** Start Recorded data **

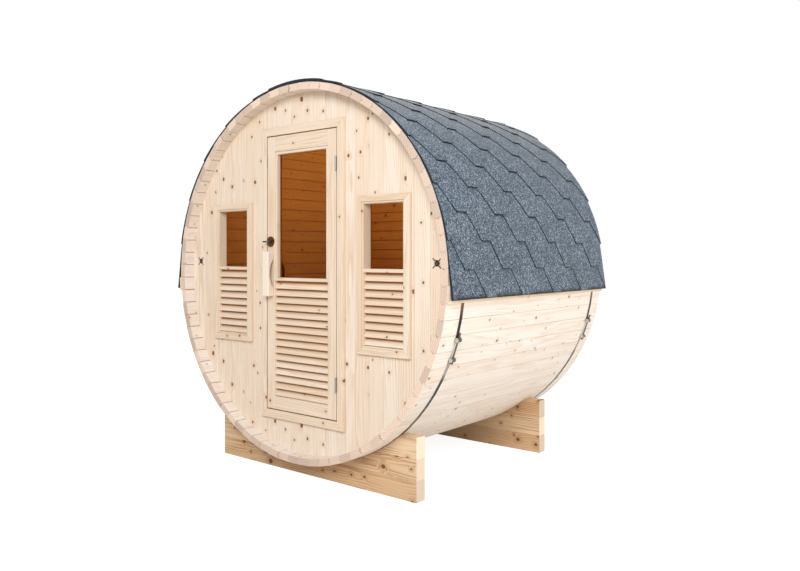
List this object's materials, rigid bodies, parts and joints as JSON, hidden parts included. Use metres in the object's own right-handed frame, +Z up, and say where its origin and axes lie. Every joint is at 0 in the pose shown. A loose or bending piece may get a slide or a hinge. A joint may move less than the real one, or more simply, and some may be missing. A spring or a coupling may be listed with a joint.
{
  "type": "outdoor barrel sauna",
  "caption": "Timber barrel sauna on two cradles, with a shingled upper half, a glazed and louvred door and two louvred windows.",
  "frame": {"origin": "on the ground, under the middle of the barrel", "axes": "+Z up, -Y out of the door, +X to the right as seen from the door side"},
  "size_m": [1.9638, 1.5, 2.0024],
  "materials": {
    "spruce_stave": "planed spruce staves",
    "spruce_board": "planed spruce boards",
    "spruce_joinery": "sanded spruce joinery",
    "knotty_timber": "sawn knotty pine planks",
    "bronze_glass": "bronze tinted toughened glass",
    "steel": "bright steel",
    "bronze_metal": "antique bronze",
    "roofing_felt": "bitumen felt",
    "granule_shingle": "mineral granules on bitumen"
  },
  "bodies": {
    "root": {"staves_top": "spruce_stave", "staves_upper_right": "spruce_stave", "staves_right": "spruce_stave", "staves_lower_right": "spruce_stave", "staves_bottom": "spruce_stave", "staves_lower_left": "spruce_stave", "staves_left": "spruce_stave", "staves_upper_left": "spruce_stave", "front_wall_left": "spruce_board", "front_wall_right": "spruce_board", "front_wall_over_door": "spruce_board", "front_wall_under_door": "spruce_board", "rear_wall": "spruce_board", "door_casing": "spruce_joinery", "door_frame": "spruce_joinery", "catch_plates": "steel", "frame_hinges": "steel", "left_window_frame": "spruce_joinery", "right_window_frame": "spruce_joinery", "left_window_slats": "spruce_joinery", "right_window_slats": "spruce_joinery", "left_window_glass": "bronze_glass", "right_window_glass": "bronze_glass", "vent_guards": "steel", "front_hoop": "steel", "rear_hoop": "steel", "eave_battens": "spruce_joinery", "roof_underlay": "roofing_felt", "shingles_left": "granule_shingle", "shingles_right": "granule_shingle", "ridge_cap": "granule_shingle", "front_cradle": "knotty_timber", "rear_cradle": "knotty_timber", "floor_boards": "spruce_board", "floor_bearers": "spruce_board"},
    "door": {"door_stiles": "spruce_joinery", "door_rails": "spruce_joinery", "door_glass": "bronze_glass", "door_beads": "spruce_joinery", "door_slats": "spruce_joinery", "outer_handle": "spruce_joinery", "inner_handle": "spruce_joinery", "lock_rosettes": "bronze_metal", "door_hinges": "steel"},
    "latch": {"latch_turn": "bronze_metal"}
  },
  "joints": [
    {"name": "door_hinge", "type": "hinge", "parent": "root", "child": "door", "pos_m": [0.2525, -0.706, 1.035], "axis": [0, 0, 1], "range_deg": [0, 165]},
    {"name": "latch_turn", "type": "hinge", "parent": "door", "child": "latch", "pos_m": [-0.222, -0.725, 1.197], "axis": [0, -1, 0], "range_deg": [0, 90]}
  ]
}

** End Recorded data **

(Task to complete)
Repeat the data above, word for word.

(Exercise output)
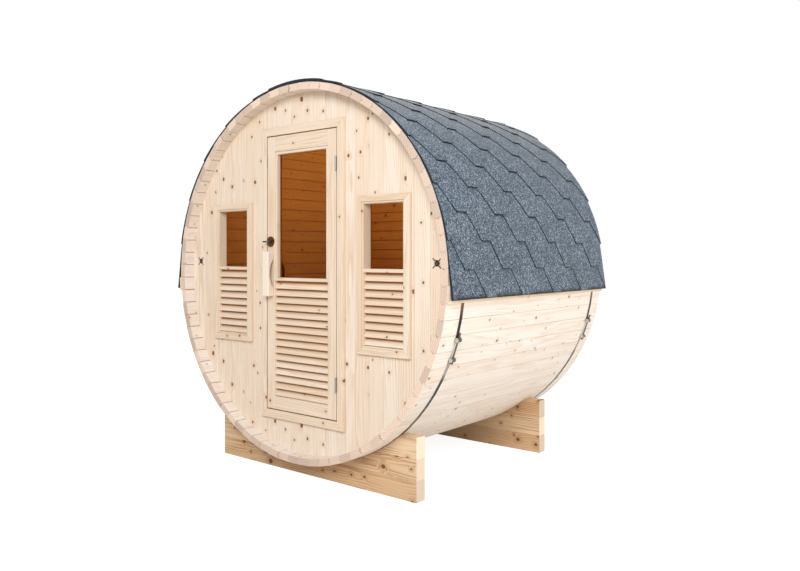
List this object's materials, rigid bodies, parts and joints as JSON, hidden parts included. Use metres in the object's own right-handed frame, +Z up, and say where its origin and axes lie. Every joint is at 0 in the pose shown. A loose or bending piece may get a slide or a hinge. A joint may move less than the real one, or more simply, and some may be missing. A spring or a coupling may be listed with a joint.
{
  "type": "outdoor barrel sauna",
  "caption": "Timber barrel sauna on two cradles, with a shingled upper half, a glazed and louvred door and two louvred windows.",
  "frame": {"origin": "on the ground, under the middle of the barrel", "axes": "+Z up, -Y out of the door, +X to the right as seen from the door side"},
  "size_m": [1.9638, 1.5, 2.0024],
  "materials": {
    "spruce_stave": "planed spruce staves",
    "spruce_board": "planed spruce boards",
    "spruce_joinery": "sanded spruce joinery",
    "knotty_timber": "sawn knotty pine planks",
    "bronze_glass": "bronze tinted toughened glass",
    "steel": "bright steel",
    "bronze_metal": "antique bronze",
    "roofing_felt": "bitumen felt",
    "granule_shingle": "mineral granules on bitumen"
  },
  "bodies": {
    "root": {"staves_top": "spruce_stave", "staves_upper_right": "spruce_stave", "staves_right": "spruce_stave", "staves_lower_right": "spruce_stave", "staves_bottom": "spruce_stave", "staves_lower_left": "spruce_stave", "staves_left": "spruce_stave", "staves_upper_left": "spruce_stave", "front_wall_left": "spruce_board", "front_wall_right": "spruce_board", "front_wall_over_door": "spruce_board", "front_wall_under_door": "spruce_board", "rear_wall": "spruce_board", "door_casing": "spruce_joinery", "door_frame": "spruce_joinery", "catch_plates": "steel", "frame_hinges": "steel", "left_window_frame": "spruce_joinery", "right_window_frame": "spruce_joinery", "left_window_slats": "spruce_joinery", "right_window_slats": "spruce_joinery", "left_window_glass": "bronze_glass", "right_window_glass": "bronze_glass", "vent_guards": "steel", "front_hoop": "steel", "rear_hoop": "steel", "eave_battens": "spruce_joinery", "roof_underlay": "roofing_felt", "shingles_left": "granule_shingle", "shingles_right": "granule_shingle", "ridge_cap": "granule_shingle", "front_cradle": "knotty_timber", "rear_cradle": "knotty_timber", "floor_boards": "spruce_board", "floor_bearers": "spruce_board"},
    "door": {"door_stiles": "spruce_joinery", "door_rails": "spruce_joinery", "door_glass": "bronze_glass", "door_beads": "spruce_joinery", "door_slats": "spruce_joinery", "outer_handle": "spruce_joinery", "inner_handle": "spruce_joinery", "lock_rosettes": "bronze_metal", "door_hinges": "steel"},
    "latch": {"latch_turn": "bronze_metal"}
  },
  "joints": [
    {"name": "door_hinge", "type": "hinge", "parent": "root", "child": "door", "pos_m": [0.2525, -0.706, 1.035], "axis": [0, 0, 1], "range_deg": [0, 165]},
    {"name": "latch_turn", "type": "hinge", "parent": "door", "child": "latch", "pos_m": [-0.222, -0.725, 1.197], "axis": [0, -1, 0], "range_deg": [0, 90]}
  ]
}